O espetáculo Mais do Mesmo tem quatro  episódios todos livremente inspirados no livro de Elisa Lucinda “Parem de falar mal da rotina”, sob a assessoria dramatúrgica de Carolina Laranjeira. No principio o diretor subiu ao palco para dar um aviso, mas o que fez foi ir buscar o fio condutor da trama para enreda-lo pela platéia. O episódio “Fios” tratou das relações humanas. No episódio “Babel” tivemos a luta pelo diálogo dentro de uma teia de intenções e pós-verdades. No  episódio “Mesmo?” Se questionou a passividade diante da rotina diária. No episódio “Sapatos” as pessoas lutavam para terem direito a sua história; vimos no corpo de Jessika Andrade, por exemplo, os espasmos de agonia para estar no mundo, lutando pelo direito de ser quem é. Ao final, da mesma forma que iniciou, o diretor subiu ao palco levando consigo os espectadores para a convulsão final com a participação de todos os dançarinos.
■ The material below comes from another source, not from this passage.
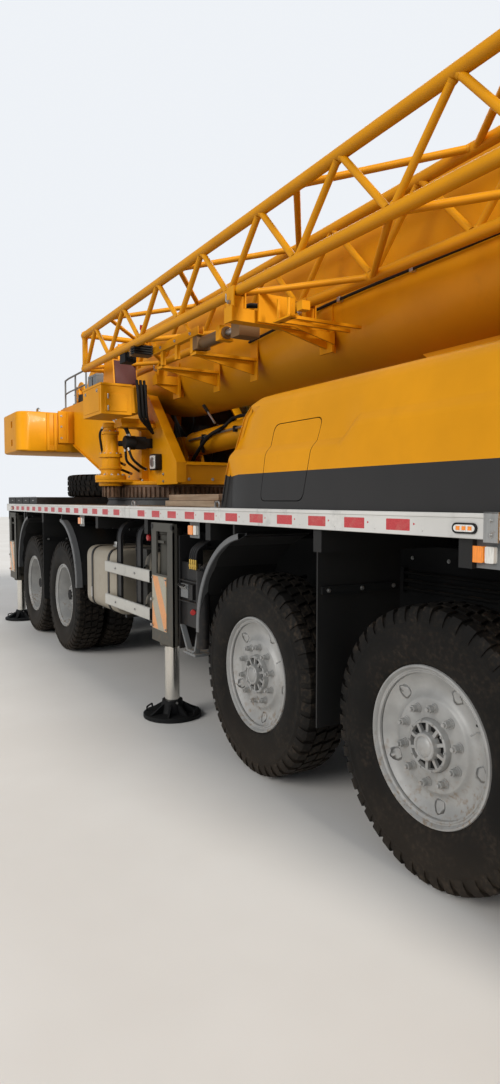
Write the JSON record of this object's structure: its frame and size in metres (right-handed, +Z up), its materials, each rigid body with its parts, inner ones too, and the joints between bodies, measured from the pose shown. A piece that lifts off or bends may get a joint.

Mais do mesmo, foi resultado da prática de  criação artística em dança, que foi desenvolvida em grupos sob a orientação e direção geral de Guilherme Schulze e foi livremente inspirado no livro de Elisa Lucinda,Parem de falar mal da rotina .Música original de Esmeraldo Marques.Vídeo design: Paulo Rocha. Iluminação: Fabiano Diniz. Câmera e edição(Fios): Rosilvaldo Silva(Erre). Produção-executiva: Juliana Costa Ribeiro. Assessoria para criação de figurinos: Paula Coelho. Assessoria para criação dramaturgica: Carolina Laranjeira.Arte Gráfica: Jessika Andrade. Elenco: Cristina Resende, Danielle Caldas, Dayse Torres, Emiliano Lopes, Érica Bernardo, Ewellyn Lima, Jack Keysy, Janielle Nálija, Jéssika Andrade, Jonas Flex, Karen Cabeluda, Kilma Farias, Laís Luah, Lucas Dias, Maeza Donnianni, Maíra Rodrigues, Marlyson Barbosa, Micalene Cavalcante, Nady Rodrigues, Rafael Sabino, Rodrigo Almeida, Taciana Negri, Veronica Valentim.






NOTA

1 - DUBOIS, Kitsou. Analogy between training for dancers and problems of adjustment to microgravity: an evaluation of the subjective vertical in dancers. Acta astronautica, v. 25, n. 8-9, p. 605-613, 1991.